Kirby did not address whether a significant uptick in humanitarian aid is part of the deal surrounding the release of hostages.
Brett McGurk, the Middle East coordinator in the National Security Council, said during a security conference in Manama, Bahrain, that Hamas had set a “bargain” of calling for an influx of fuel and humanitarian supplies for the release of hostages, Politico reported.
The release of hostages is expected to occur under a pause in fighting over several days, which also allows for humanitarian aid to move into the strip more easily.
“We have been working to get humanitarian relief into Gaza, increasingly, but the surge in humanitarian relief, the surge in fuel, the pause in fighting, will come when hostages are released,” McGurk said.

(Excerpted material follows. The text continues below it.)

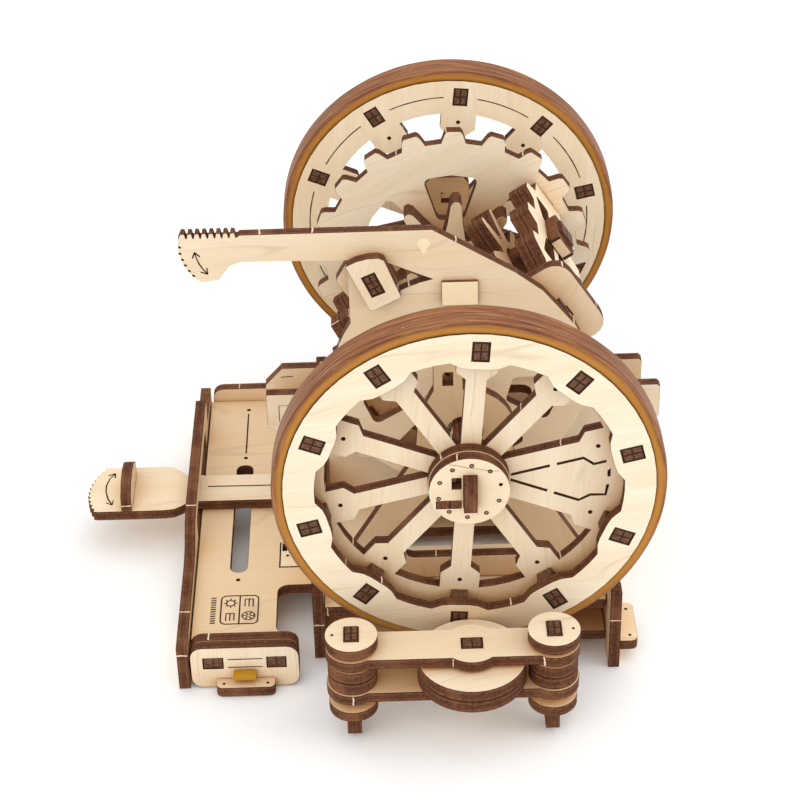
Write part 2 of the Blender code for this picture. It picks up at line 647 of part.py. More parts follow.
def build_frame():
    def rail(name, x0, front):
        outline = [
            (front, -66.0), (front + 9.0, -66.0), (front + 12.0, -63.4), (118.0, -63.4), (121.0, -66.0),
            (131.6, -66.0), (131.6, -46.0), (128.0, -42.6), (96.0, -42.6), (91.0, -36.0), (56.0, -36.0),
            (51.0, -42.6), (front + 8.0, -42.6), (front + 4.6, -40.4), (front, -40.4),
        ]
        sheet(name, outline, [], "X", x0)

    rail("frame_rail_right", 37.4, 7.7)
    rail("frame_rail_left", -41.3, 14.8)
    deck = box(-38.0, 14.8, 37.1, 131.0)
    hollow = fillet(box(-24.0, 40.0, 24.0, 62.0), 3.0, 3)
    hollow_b = fillet(box(-24.0, 84.0, 24.0, 118.0), 3.0, 3)
    sheet("frame_deck_upper", deck, [hollow, hollow_b], "Z", DECK_Z)
    hollow = fillet(box(-24.0, 30.0, 24.0, 62.0), 3.0, 3)
    sheet("frame_deck_lower", deck, [hollow, hollow_b], "Z", LOW_DECK_Z)
    deck_top = DECK_Z + T + GAP

    def bearing(name, y0, finger):
        outline = [(-31.0, deck_top), (31.0, deck_top), (31.0, -38.0), (13.0, -8.0)]
        outline += arc(13.0, math.radians(-18), math.radians(90 if finger else 64), 8)
        if not finger:
            outline += [(5.7, 18.6), (4.0, 20.6), (-5.4, 20.6), (-7.2, 18.6)]
            outline += arc(13.0, math.radians(124), math.radians(198), 5)
        if finger:
            outline += [(-0.4, 13.0), (-0.6, 19.5)]
            outline += arc(3.7, math.radians(0), math.radians(180), 6, (-4.3, 20.0))
            outline += [(-8.0, 13.0), (-12.0, 5.0)]
        outline += [(-13.0, -8.0), (-31.0, -38.0)]
        holes = [circle(BORE, 24)]
        holes.append(fillet([(-17.0, -41.0), (17.0, -41.0), (8.0, -20.0), (-8.0, -20.0)], 2.0, 3))
        holes.append(box(-5.6, 14.4, -3.0, 18.4) if finger else box(-2.4, 12.2, 2.0, 15.6))
        sheet(name, outline, holes, "Y", y0)

    bearing("bearing_front", 26.0, True)
    bearing("bearing_rear", 124.5, False)

    def ears(name, y0, left, right, top, chamfer):
        low = -26.6
        bow = math.asin(-top / R_EAR)
        outline = [
            (-36.8, deck_top), (36.8, deck_top), (36.8, -31.0), (41.4, low),
            (right - 2.0, low), (right, low + 2.0), (right, top - 0.8), (right - 0.8, top),
        ]
        outline += arc(R_EAR, -bow, bow - math.pi, 18)
        outline += [
            (-left + chamfer * 0.9, top), (-left, top - chamfer),
            (-left, low + 2.0), (-left + 2.0, low), (-41.4, low), (-36.8, -31.0),
        ]
        sheet(name, outline, [], "Y", y0)

    ears("ear_plate_front", 66.0, 53.4, 56.0, -14.2, 0.3)
    ears("ear_plate_rear", 77.0, 54.0, 52.0, -12.8, 5.4)
    marks = [box(-50.4, 47.5, -49.1, 50.7), circle(0.45, 8, (-48.9, 45.4))]
    sheet("tray_lock_plate", grown(LOCK, 0.0), marks, "Z", TRAY_Z + 0.1)
    tab = fillet(box(40.7, 10.4, 45.6, 26.4), [0.4, 1.8, 1.8, 0.4], 3)
    sheet("side_cradle", tab, [circle(0.4, 8, (43.6, 12.8)), circle(0.4, 8, (43.6, 23.6))], "Z", -62.2)


def glued_pair(name, radius, centre, hole, low, pivot=(0.0, 0.0, 0.0)):
    """Two discs glued face to face, with a fine groove where they meet."""
    count = 48 if radius > 10.0 else 36
    seam = 0.25
    half = (PAIR - 0.5 - seam) / 2
    bm = bmesh.new()
    levels = [(radius, 0.0), (radius, half), (radius - seam, half), (radius - seam, half + seam)]
    levels += [(radius, half + seam), (radius, 2 * half + seam)]
    rings = []
    for r, z in levels:
        rings.append([bm.verts.new((px, py, low + z)) for px, py in circle(r, count, centre)])
    inner = [[bm.verts.new((px, py, low + z)) for px, py in hole] for z in (0.0, 2 * half + seam)]
    for here, there in zip(rings, rings[1:]):
        for i in range(count):
            bm.faces.new((here[i], here[(i + 1) % count], there[(i + 1) % count], there[i]))
    size = len(hole)
    for i in range(size):
        bm.faces.new((inner[0][i], inner[1][i], inner[1][(i + 1) % size], inner[0][(i + 1) % size]))
    flat = [[Vector((px, py, 0.0)) for px, py in loop] for loop in (circle(radius, count, centre), hole)]
    for a, b, c in tessellate_polygon(flat):
        low_loop = rings[0] + inner[0]
        high_loop = rings[-1] + inner[1]
        bm.faces.new((low_loop[a], low_loop[b], low_loop[c]))
        bm.faces.new((high_loop[c], high_loop[b], high_loop[a]))
    return finish(name, bm, PLY, 0.62, pivot)


def build_truck():
    top = TRUCK_TOP
    y = TRUCK_Y
    z_disc = top - T
    z_link = z_disc - T - 1.0
    z_pair = z_link - GAP - PAIR
    z_low = z_pair - GAP - T
    z_foot = z_low - 2.9 - T
    pin_wide = 3.6
    pin_deep = 5.6

    def link():
        left, right = POST_X
        turn = math.asin(LINK_HALF / 6.7)
        bulge = math.asin(LINK_HALF / LINK_LOBE)
        outline = arc(6.7, turn, 2 * math.pi - turn, 16, (left, y))
        outline += arc(LINK_LOBE, math.pi + bulge, 2 * math.pi - bulge, 10, (ROLLER_X, y))
        outline += arc(6.7, math.pi + turn, 3 * math.pi - turn, 16, (right, y))
        outline += arc(LINK_LOBE, bulge, math.pi - bulge, 10, (ROLLER_X, y))
        return outline

    def pin_box(x, air):
        half_x = pin_wide / 2 + air
        half_y = pin_deep / 2 + air
        return box(x - half_x, y - half_y, x + half_x, y + half_y)

    pins = [pin_box(x, 0.15) for x in POST_X]
    hub = circle(3.6, 18, (ROLLER_X, y))
    hub_hole = box(ROLLER_X - 2.75, y - 2.05, ROLLER_X + 2.75, y + 2.05)
    sheet("truck_link_upper", link(), pins + [hub_hole], "Z", z_link)
    sheet("truck_link_lower", link(), pins + [hub_hole], "Z", z_low)
    tie = fillet([(-8.0, y - 4.6), (8.0, y - 4.6), (8.0, 30.0), (-8.0, 30.0)], 2.0, 2)
    sheet("truck_tie", tie, [], "Z", z_low - LAYER - 0.2)
    for side, x, out in (("left", POST_X[0], -1.0), ("right", POST_X[1], 1.0)):
        hole = pin_box(x, 0.15)
        peg = circle(0.4, 8, (x + out * 4.8, y))
        sheet("truck_cap_" + side, circle(6.65, 36, (x, y)), [hole, peg], "Z", z_disc)
        glued_pair("truck_spacer_" + side, 6.3, (x, y), hole, z_pair)
        stack("truck_post_" + side, [
            (pin_box(x, 0.0), POST_FOOT, top + 0.4 - POST_FOOT),
            (circle(6.3, 36, (x, y)), z_foot, T),
        ], "Z")
    glued_pair("truck_roller", R_ROLLER, (ROLLER_X, y), hub, z_pair - 0.1, (ROLLER_X, y, z_pair))
    bm = bmesh.new()
    add_slab(bm, circle(3.4, 18, (ROLLER_X, y)), [], "Z", z_pair - 0.15, PAIR + 0.3)
    pin = finish("truck_roller_pin", bm, PLY, 0.62)
    ends = bmesh.new()
    add_slab(ends, box(ROLLER_X - 2.6, y - 1.9, ROLLER_X + 2.6, y + 1.9), [], "Z", z_low,
             z_link + T + 0.3 - z_low)
    weld(pin, ends, (0.0, 0.0, 0.0))
    washer = bmesh.new()
    add_slab(washer, circle(6.6, 36, (ROLLER_X, y)), [], "Z", z_link - 0.6, 0.4)
    weld(pin, washer, (0.0, 0.0, 0.0))


clear_scene()
build_wheels()
build_side_gears()
build_cage()
build_upper_lever()
build_lower_lever()
build_tray()
build_frame()
build_truck()
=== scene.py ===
"""Looks for a laser-cut plywood differential puzzle.

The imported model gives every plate, pin, gear and tyre. This script dresses them: birch faces with grain,
burnt edges with their plies, amber rubber tyres, engraved lines, glued pin ends and the small bridges that
held each plate in its sheet. Lengths are millimetres from the hub of the near wheel, and at() turns them
into metres.
"""

import json
import math
import random

import bmesh
import bpy
import numpy as np
from mathutils import Matrix, Vector


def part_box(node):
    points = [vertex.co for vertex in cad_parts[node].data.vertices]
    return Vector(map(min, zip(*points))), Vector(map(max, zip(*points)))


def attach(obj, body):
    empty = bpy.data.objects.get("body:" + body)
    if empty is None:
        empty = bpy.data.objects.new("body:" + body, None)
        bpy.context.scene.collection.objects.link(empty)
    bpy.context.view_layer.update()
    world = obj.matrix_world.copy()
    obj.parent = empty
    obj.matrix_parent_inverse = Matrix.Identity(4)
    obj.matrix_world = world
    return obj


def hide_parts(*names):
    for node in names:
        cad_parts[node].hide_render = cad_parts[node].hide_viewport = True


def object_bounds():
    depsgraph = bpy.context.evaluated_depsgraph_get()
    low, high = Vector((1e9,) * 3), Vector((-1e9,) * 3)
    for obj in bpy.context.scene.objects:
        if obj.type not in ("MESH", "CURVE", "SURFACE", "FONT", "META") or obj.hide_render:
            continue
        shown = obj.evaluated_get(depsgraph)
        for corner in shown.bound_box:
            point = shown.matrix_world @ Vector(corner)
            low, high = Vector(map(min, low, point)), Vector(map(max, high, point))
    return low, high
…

Kirby was not asked whether humanitarian aid was part of the deal to release the hostages. But he said the White House had been working to increase aid deliveries in general, expressing frustration that the current scale of deliveries is failing to reach the goal of having 150 trucks enter the Palestinian enclave through the border crossing with Egypt, called Rafah.
While there is concern Hamas would pilfer humanitarian aid meant for civilians, Kirby said the U.S. has seen no indication that such aid had reached Hamas.
The administration had earlier said Hamas sought to smuggle out its wounded fighters on lists of injured Palestinians as a condition to allow aid to enter the strip, with the U.S., Egypt and other actors having to “scrub” lists of injured people to make sure that no Hamas fighters were exiting the strip.
Kirby said efforts are focused on streamlining deliveries into Gaza.
“It's a war zone, and the free flow of humanitarian aid is just more difficult when you know, when there's combat nearby.”